Records that describe objects:
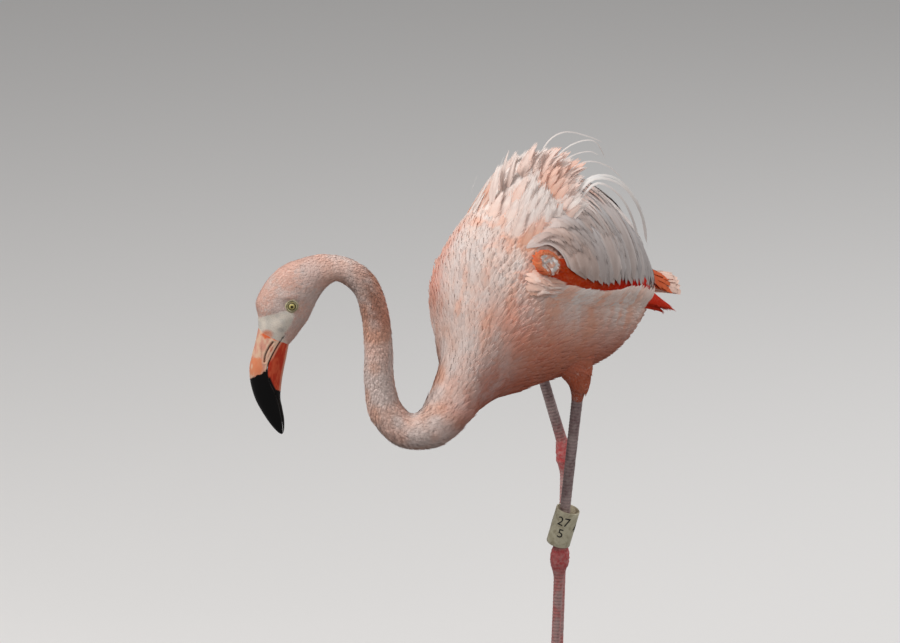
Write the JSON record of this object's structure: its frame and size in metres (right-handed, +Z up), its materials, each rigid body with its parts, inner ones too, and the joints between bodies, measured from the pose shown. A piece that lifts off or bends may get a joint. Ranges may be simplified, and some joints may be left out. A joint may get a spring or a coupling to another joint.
{
  "type": "flamingo",
  "caption": "Life-size standing flamingo in a wading pose, with one leg lifted, a long neck hanging forward in a curve, a bent bill and raised back feathers.",
  "frame": {"origin": "on the sole of the standing left foot, under the middle toe, on the floor", "axes": "+Z up; -Y the way the breast faces; +X the bird's left"},
  "size_m": [0.2639, 0.5289, 0.707],
  "materials": {
    "plumage": "soft matt plumage, salmon pink with pale and orange streaks",
    "pale_plumage": "soft matt plumage, white tinged with peach",
    "wing_red": "smooth matt feathers, orange red",
    "bare_skin": "scaly skin, grey lavender",
    "joint_pink": "scaly skin, pink red",
    "bill_base": "satin horn, pale pink and orange with a black tip",
    "bill_red": "satin horn, orange red with a black tip",
    "iris": "wet gloss, pale yellow round a black pupil",
    "band": "ivory plastic with black digits"
  },
  "bodies": {
    "root": {"trunk": "plumage", "neck_lower": "plumage", "neck_middle": "plumage", "neck_upper": "plumage", "head": "plumage", "eye_left": "iris", "eye_right": "iris", "bill_upper": "bill_base", "bill_lower": "bill_red", "mantle": "pale_plumage", "wing_left": "wing_red", "wing_right": "wing_red", "tertials_left": "pale_plumage", "tertials_right": "pale_plumage", "tail": "pale_plumage", "thigh_left": "plumage", "shank_left": "bare_skin", "ankle_left": "joint_pink", "tarsus_left": "bare_skin", "foot_left": "joint_pink", "thigh_right": "plumage", "shank_right": "bare_skin", "ankle_right": "joint_pink", "tarsus_right": "bare_skin", "foot_right": "joint_pink", "leg_band": "band"}
  },
  "joints": []
}
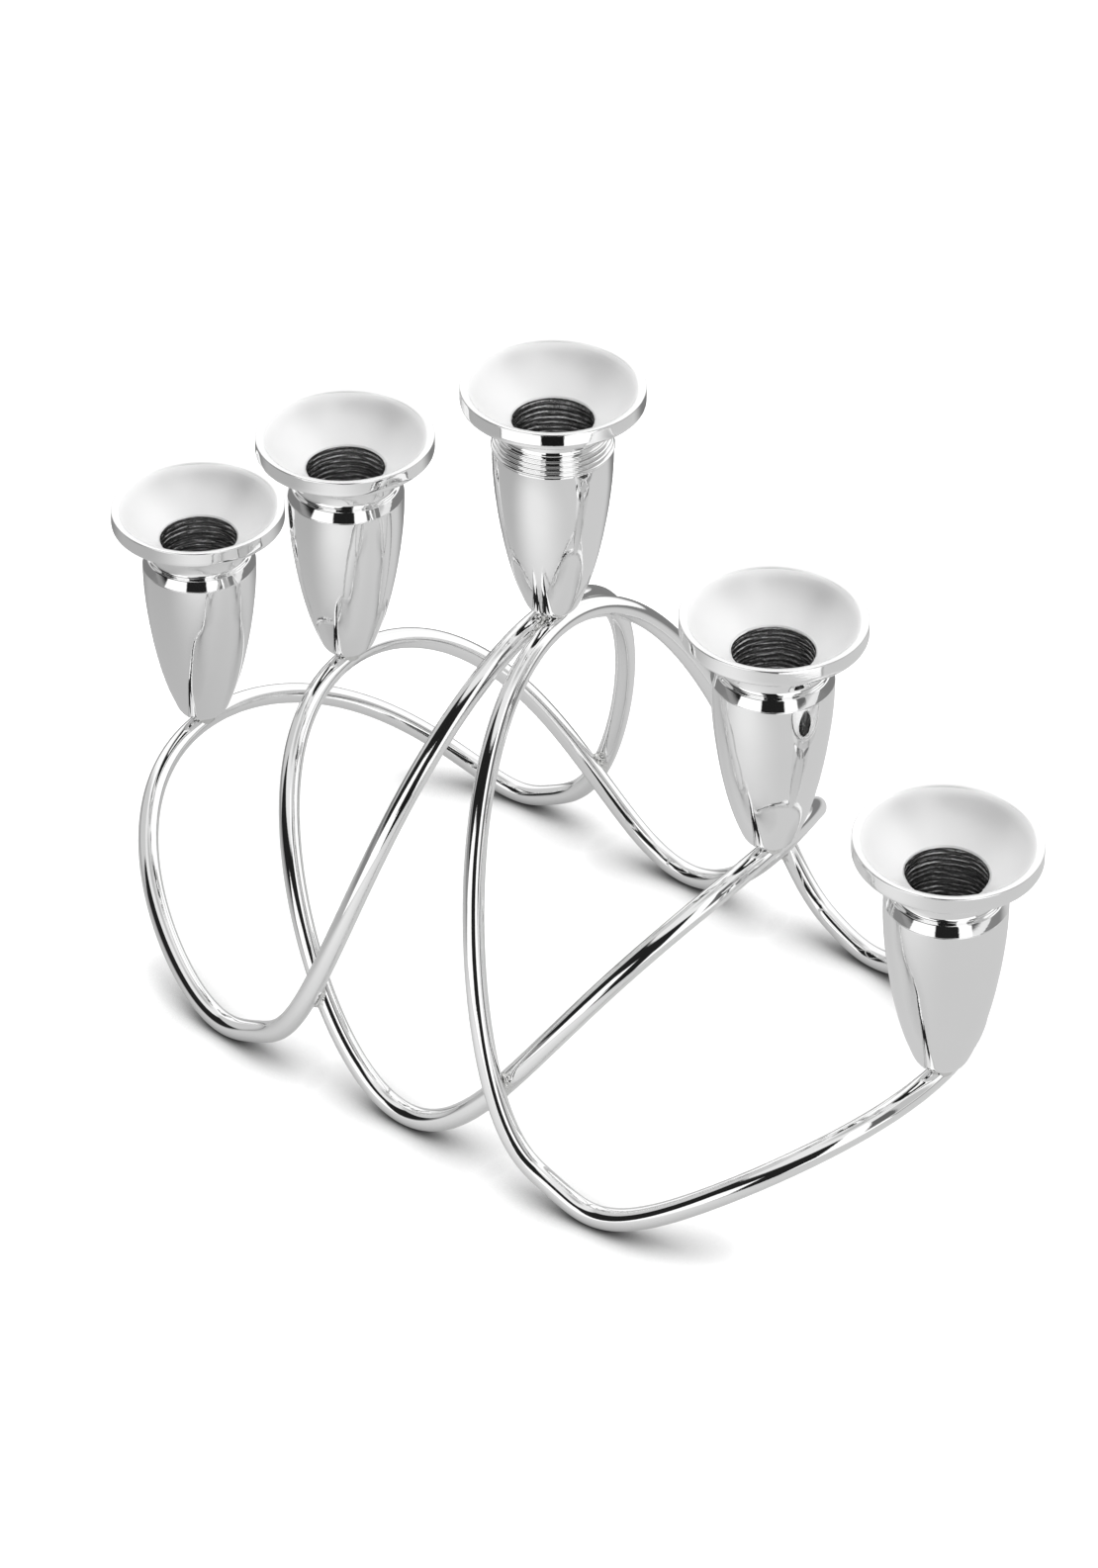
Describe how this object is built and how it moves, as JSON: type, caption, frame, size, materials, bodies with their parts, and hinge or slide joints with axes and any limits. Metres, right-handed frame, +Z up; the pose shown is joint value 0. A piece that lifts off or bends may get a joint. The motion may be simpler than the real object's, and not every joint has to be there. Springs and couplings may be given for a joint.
{
  "type": "candelabrum",
  "caption": "Table candelabrum of bent polished rod rings brazed where they cross, with tulip-shaped candle cups on the crests, each with a flared drip dish.",
  "frame": {"origin": "middle of the object, on the plane the six feet stand on", "axes": "+X along the row of candle cups, +Y to the back, +Z up"},
  "size_m": [0.306, 0.1424, 0.197],
  "materials": {
    "bent_rod": "mirror-polished silver-coloured plate",
    "cup_body": "mirror-polished silver-coloured plate",
    "nozzle": "mirror-polished outside, satin dish, rough turned bore",
    "braze": "polished over, slightly lumpy",
    "pin": "plain drawn wire"
  },
  "bodies": {
    "frame": {"rod_left": "bent_rod", "rod_middle": "bent_rod", "rod_right": "bent_rod", "crossing_braze_front_left": "braze", "crossing_braze_front_right": "braze", "crossing_braze_back_left": "braze", "crossing_braze_back_right": "braze", "crest_braze_centre": "braze", "seat_braze_left_outer": "braze", "seat_braze_left_inner": "braze", "seat_braze_centre": "braze", "seat_braze_right_inner": "braze", "seat_braze_right_outer": "braze", "cup_left_outer": "cup_body", "cup_left_inner": "cup_body", "cup_centre": "cup_body", "cup_right_inner": "cup_body", "cup_right_outer": "cup_body", "locating_pins": "pin"},
    "nozzle_left_outer_body": {"nozzle_left_outer": "nozzle"},
    "nozzle_left_inner_body": {"nozzle_left_inner": "nozzle"},
    "nozzle_centre_body": {"nozzle_centre": "nozzle"},
    "nozzle_right_inner_body": {"nozzle_right_inner": "nozzle"},
    "nozzle_right_outer_body": {"nozzle_right_outer": "nozzle"}
  },
  "joints": [
    {"name": "nozzle_left_outer_lift", "type": "slide", "parent": "frame", "child": "nozzle_left_outer_body", "axis": [0, 0, 1], "range_m": [0, 0.02]},
    {"name": "nozzle_left_inner_lift", "type": "slide", "parent": "frame", "child": "nozzle_left_inner_body", "axis": [0, 0, 1], "range_m": [0, 0.02]},
    {"name": "nozzle_centre_lift", "type": "slide", "parent": "frame", "child": "nozzle_centre_body", "axis": [0, 0, 1], "range_m": [0, 0.02]},
    {"name": "nozzle_right_inner_lift", "type": "slide", "parent": "frame", "child": "nozzle_right_inner_body", "axis": [0, 0, 1], "range_m": [0, 0.02]},
    {"name": "nozzle_right_outer_lift", "type": "slide", "parent": "frame", "child": "nozzle_right_outer_body", "axis": [0, 0, 1], "range_m": [0, 0.02]}
  ]
}
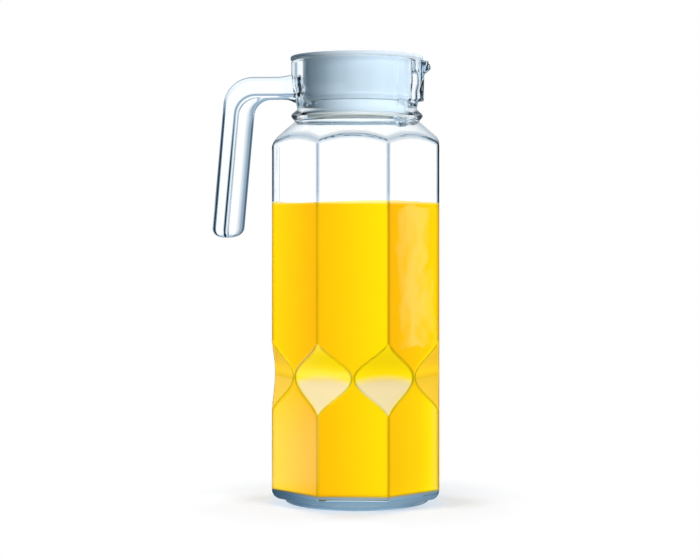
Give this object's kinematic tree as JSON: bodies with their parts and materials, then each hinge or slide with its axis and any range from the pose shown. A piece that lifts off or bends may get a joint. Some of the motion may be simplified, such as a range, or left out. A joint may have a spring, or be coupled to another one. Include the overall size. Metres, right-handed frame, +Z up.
{
  "type": "water jug",
  "caption": "Tall faceted glass jug with a waist of almond-shaped scoops, an open side handle, a pouring lip and a push-in strainer lid.",
  "frame": {"origin": "centre of the jug's base, on its axis, in the plane it stands on", "axes": "+Z up along the jug's axis, +X towards the pouring lip, -X towards the handle, -Y is the front"},
  "size_m": [0.1355, 0.0984, 0.265],
  "materials": {
    "glass": "clear pressed glass, fire polished, faintly blue in thick places",
    "lid_plastic": "frosted translucent polyethylene, fine matt mould texture",
    "seal_rubber": "soft translucent sealing ring",
    "drink": "opaque orange-yellow juice, stands for the contents in the pictures only"
  },
  "bodies": {
    "jug": {"jug_body": "glass", "handle": "glass"},
    "seal": {"lid_seal": "seal_rubber"},
    "lid": {"lid": "lid_plastic"}
  },
  "joints": [
    {"name": "lid_lift", "type": "slide", "parent": "jug", "child": "seal", "axis": [0, 0, 1], "range_m": [0, 0.06]},
    {"name": "lid_turn", "type": "hinge", "parent": "seal", "child": "lid", "pos_m": [0, 0, 0.25], "axis": [0, 0, 1], "continuous": true}
  ]
}
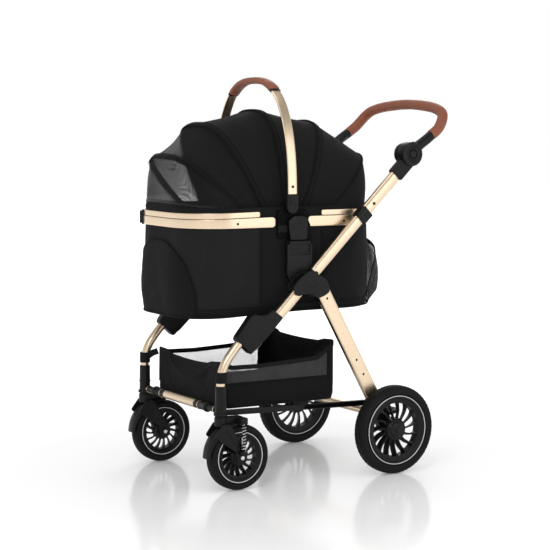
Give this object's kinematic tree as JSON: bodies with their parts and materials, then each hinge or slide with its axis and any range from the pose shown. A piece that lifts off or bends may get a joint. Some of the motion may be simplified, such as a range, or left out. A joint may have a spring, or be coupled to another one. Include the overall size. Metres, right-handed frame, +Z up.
{
  "type": "pet stroller",
  "caption": "Four-wheeled folding pet stroller: a lift-off soft carrier with a fan-folding mesh canopy and carry handle on a metal X-frame with a storage basket and swivel front wheels.",
  "frame": {"origin": "on the floor, midway between the two axles and between the left and the right wheels", "axes": "+Z up, -Y forwards, +X to the stroller's left"},
  "size_m": [0.549, 0.8368, 1.084],
  "materials": {
    "champagne_metal": "champagne-gold anodised, satin",
    "black_plastic": "fine-textured moulded",
    "tyre_rubber": "matt foam rubber",
    "brown_leather": "tan, grained, stitched",
    "black_fabric": "woven polyester",
    "grey_mesh": "open warp-knit mesh",
    "spring_steel": "bright wire and strip"
  },
  "bodies": {
    "frame": {"hub_left": "black_plastic", "hub_right": "black_plastic", "front_tube_left": "champagne_metal", "front_tube_right": "champagne_metal", "knuckle_left": "black_plastic", "knuckle_right": "black_plastic", "front_leg_left": "champagne_metal", "front_leg_right": "champagne_metal", "leg_boot_left": "black_plastic", "leg_boot_right": "black_plastic", "front_crossbar": "black_plastic", "crossbar_sleeve": "champagne_metal", "basket": "black_fabric"},
    "handle_frame": {"lower_tube_left": "champagne_metal", "lower_tube_right": "champagne_metal"},
    "handle_slide": {"upper_tube_left": "champagne_metal", "upper_tube_right": "champagne_metal", "collar_left": "black_plastic", "collar_right": "black_plastic", "handle_bracket_left": "black_plastic", "handle_bracket_right": "black_plastic"},
    "handlebar": {"handlebar_tube": "black_plastic", "handlebar_grip": "brown_leather"},
    "angle_button_left": {"angle_button_left": "black_plastic"},
    "angle_button_right": {"angle_button_right": "black_plastic"},
    "rear_legs": {"rear_leg_left": "champagne_metal", "rear_leg_right": "champagne_metal", "rear_axle": "champagne_metal"},
    "basket_frame": {"basket_frame": "black_plastic"},
    "brake_pedal": {"brake_pedal": "black_plastic"},
    "rear_wheel_left": {"rear_wheel_left_rim": "black_plastic", "rear_wheel_left_tyre": "tyre_rubber"},
    "rear_wheel_right": {"rear_wheel_right_rim": "black_plastic", "rear_wheel_right_tyre": "tyre_rubber"},
    "caster_left": {"caster_fork_left": "black_plastic", "caster_spring_left": "spring_steel"},
    "caster_right": {"caster_fork_right": "black_plastic", "caster_spring_right": "spring_steel"},
    "front_wheel_left": {"front_wheel_left_rim": "black_plastic", "front_wheel_left_tyre": "tyre_rubber"},
    "front_wheel_right": {"front_wheel_right_rim": "black_plastic", "front_wheel_right_tyre": "tyre_rubber"},
    "carrier": {"carrier_tub": "black_fabric", "carrier_mat": "black_fabric", "rim_front": "champagne_metal", "rim_back": "champagne_metal", "carrier_bracket_left": "black_plastic", "carrier_bracket_right": "black_plastic", "canopy_back": "black_fabric"},
    "carry_handle": {"carry_arch": "champagne_metal", "carry_grip": "brown_leather"},
    "carry_button_left": {"carry_button_left": "black_plastic"},
    "carry_button_right": {"carry_button_right": "black_plastic"},
    "canopy_bow_4": {"canopy_bow_4": "spring_steel", "canopy_top": "black_fabric"},
    "canopy_bow_3": {"canopy_bow_3": "spring_steel", "canopy_front": "black_fabric"},
    "canopy_bow_2": {"canopy_bow_2": "spring_steel"},
    "canopy_bow_1": {"canopy_bow_1": "spring_steel", "canopy_mesh": "grey_mesh"}
  },
  "joints": [
    {"name": "frame_fold", "type": "hinge", "parent": "frame", "child": "handle_frame", "pos_m": [0, -0.005, 0.56], "axis": [1, 0, 0], "range_deg": [0, 135]},
    {"name": "handle_height", "type": "slide", "parent": "handle_frame", "child": "handle_slide", "axis": [0, 0.7157, 0.6984], "range_m": [-0.09, 0]},
    {"name": "handle_angle", "type": "hinge", "parent": "handle_slide", "child": "handlebar", "pos_m": [0, 0.304, 0.876], "axis": [1, 0, 0], "range_deg": [-50, 50]},
    {"name": "angle_press_left", "type": "slide", "parent": "handle_slide", "child": "angle_button_left", "axis": [-1, 0, 0], "range_m": [0, 0.003], "stiffness_N_per_m": 400, "springref_m": -0.001},
    {"name": "angle_press_right", "type": "slide", "parent": "handle_slide", "child": "angle_button_right", "axis": [1, 0, 0], "range_m": [0, 0.003], "stiffness_N_per_m": 400, "springref_m": -0.001},
    {"name": "rear_leg_fold", "type": "hinge", "parent": "frame", "child": "rear_legs", "pos_m": [0, -0.005, 0.56], "axis": [1, 0, 0], "range_deg": [-30, 0]},
    {"name": "basket_frame_fold", "type": "hinge", "parent": "frame", "child": "basket_frame", "pos_m": [0, -0.262, 0.2035], "axis": [1, 0, 0], "range_deg": [-13.3, 0]},
    {"name": "brake_press", "type": "hinge", "parent": "rear_legs", "child": "brake_pedal", "pos_m": [0, 0.2235, 0.158], "axis": [1, 0, 0], "range_deg": [-20, 0]},
    {"name": "rear_wheel_spin_left", "type": "hinge", "parent": "rear_legs", "child": "rear_wheel_left", "pos_m": [0.252, 0.238, 0.122], "axis": [1, 0, 0], "continuous": true},
    {"name": "rear_wheel_spin_right", "type": "hinge", "parent": "rear_legs", "child": "rear_wheel_right", "pos_m": [-0.252, 0.238, 0.122], "axis": [1, 0, 0], "continuous": true},
    {"name": "caster_swivel_left", "type": "hinge", "parent": "frame", "child": "caster_left", "pos_m": [0.2145, -0.289, 0.2005], "axis": [0, 0, 1], "continuous": true},
    {"name": "caster_swivel_right", "type": "hinge", "parent": "frame", "child": "caster_right", "pos_m": [-0.2145, -0.289, 0.2005], "axis": [0, 0, 1], "continuous": true},
    {"name": "front_wheel_spin_left", "type": "hinge", "parent": "caster_left", "child": "front_wheel_left", "pos_m": [0.2145, -0.238, 0.0875], "axis": [1, 0, 0], "continuous": true},
    {"name": "front_wheel_spin_right", "type": "hinge", "parent": "caster_right", "child": "front_wheel_right", "pos_m": [-0.2145, -0.238, 0.0875], "axis": [1, 0, 0], "continuous": true},
    {"name": "carrier_lift", "type": "slide", "parent": "frame", "child": "carrier", "axis": [0, 0, 1], "range_m": [0, 0.12]},
    {"name": "carry_swing", "type": "hinge", "parent": "carrier", "child": "carry_handle", "pos_m": [0, -0.062, 0.737], "axis": [1, 0, 0], "range_deg": [-45, 55]},
    {"name": "carry_press_left", "type": "slide", "parent": "carry_handle", "child": "carry_button_left", "axis": [-1, 0, 0], "range_m": [0, 0.002], "stiffness_N_per_m": 400, "springref_m": -0.001},
    {"name": "carry_press_right", "type": "slide", "parent": "carry_handle", "child": "carry_button_right", "axis": [1, 0, 0], "range_m": [0, 0.002], "stiffness_N_per_m": 400, "springref_m": -0.001},
    {"name": "canopy_fold", "type": "hinge", "parent": "carrier", "child": "canopy_bow_4", "pos_m": [0, -0.065, 0.6], "axis": [1, 0, 0], "range_deg": [-15, 0], "deforming": ["canopy_back", "canopy_top"]},
    {"name": "canopy_fold_3", "type": "hinge", "parent": "canopy_bow_4", "child": "canopy_bow_3", "pos_m": [0, -0.065, 0.6], "axis": [1, 0, 0], "range_deg": [-18.42, 0], "deforming": ["canopy_top", "canopy_front"]},
    {"name": "canopy_fold_2", "type": "hinge", "parent": "canopy_bow_3", "child": "canopy_bow_2", "pos_m": [0, -0.065, 0.6], "axis": [1, 0, 0], "range_deg": [-19.02, 0], "deforming": ["canopy_front", "canopy_mesh"]},
    {"name": "canopy_fold_1", "type": "hinge", "parent": "canopy_bow_2", "child": "canopy_bow_1", "pos_m": [0, -0.065, 0.6], "axis": [1, 0, 0], "range_deg": [-10.33, 0], "deforming": ["canopy_mesh"]}
  ],
  "couplings": [
    {"joint": "rear_leg_fold", "follows": "frame_fold", "ratio": -0.22222},
    {"joint": "basket_frame_fold", "follows": "frame_fold", "ratio": -0.097926},
    {"joint": "canopy_fold_3", "follows": "canopy_fold", "ratio": 1.227},
    {"joint": "canopy_fold_2", "follows": "canopy_fold", "ratio": 1.267},
    {"joint": "canopy_fold_1", "follows": "canopy_fold", "ratio": 0.688}
  ]
}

▶ [Written problem] Look through the material above. Copy each line where the word "shown" appears.

▶ [Output for this task]
Write the JSON record of this object's structure: its frame and size in metres (right-handed, +Z up), its materials, each rigid body with its parts, inner ones too, and the joints between bodies, measured from the pose shown. A piece that lifts off or bends may get a joint. Ranges may be simplified, and some joints may be left out. A joint may get a spring or a coupling to another joint.
Describe how this object is built and how it moves, as JSON: type, caption, frame, size, materials, bodies with their parts, and hinge or slide joints with axes and any limits. Metres, right-handed frame, +Z up; the pose shown is joint value 0. A piece that lifts off or bends may get a joint. The motion may be simpler than the real object's, and not every joint has to be there. Springs and couplings may be given for a joint.
Give this object's kinematic tree as JSON: bodies with their parts and materials, then each hinge or slide with its axis and any range from the pose shown. A piece that lifts off or bends may get a joint. Some of the motion may be simplified, such as a range, or left out. A joint may have a spring, or be coupled to another one. Include the overall size. Metres, right-handed frame, +Z up.
Give this object's kinematic tree as JSON: bodies with their parts and materials, then each hinge or slide with its axis and any range from the pose shown. A piece that lifts off or bends may get a joint. Some of the motion may be simplified, such as a range, or left out. A joint may have a spring, or be coupled to another one. Include the overall size. Metres, right-handed frame, +Z up.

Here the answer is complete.